D’autres engins issus de la robotique militaire
Il faut tout de même savoir que les États-Unis comme la Chine se sont lancés dans la course mondiale de la robotique associée aux technologies militaires. Ces robots, qui semblent avoir la physionomie d’un chien sans tête, ont été conçus pour le militaire et pour constituer une armée aussi menaçante qu’une horde de loups et plus encore.
Toujours en Chine, ces robots ont été améliorés et sont devenus de plus en plus menaçants. Le chien est devenu un bison!
Ce bison bionique, qui ressemble aussi à un yack, a une capacité de charge de 160 kilos et marche à quatre pattes. Il est extrêmement puissant, intelligent, et son agilité est désarçonnante!
Plus agile qu’un félin, il peut avancer, reculer, sauter, courir, tourner et même marcher en diagonale. Il a été créé pour obéir aux commandements, mais sa part d’autonomie devient de plus en plus importante. Ce qui devrait nous inquiéter.

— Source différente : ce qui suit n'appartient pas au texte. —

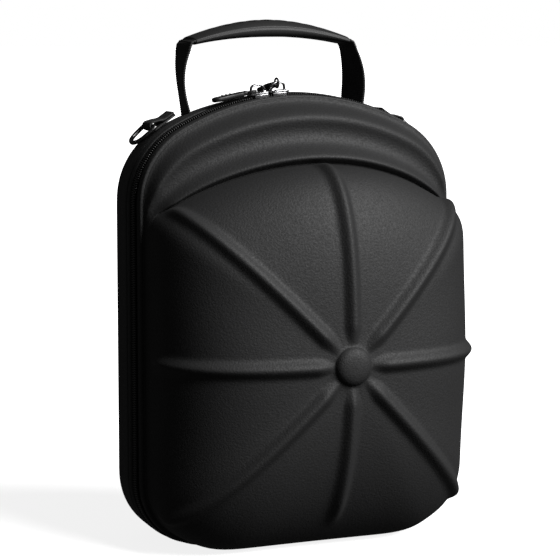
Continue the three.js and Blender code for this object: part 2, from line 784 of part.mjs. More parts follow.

Les missions attribuées aux robots bisons deviennent de plus en plus complexes et le prototype peut être reproduit pour créer une véritable armée de bisons bioniques.
La ligne fine de l’autonomie des robots
Il est de plus en plus difficile d’évaluer le niveau d’autonomie des robots, et de plus en plus facile de concevoir qu’on pourra un jour intégrer aux chiens-robots des fonctions de surveillance très avancées, même si ce n’était pas l’objectif de départ.
Comme pour toute innovation technologique, la vigilance sera de mise quant aux escalades des fonctionnalités qui apparaîtront, et quant au bien-fondé de ces nouvelles technologies.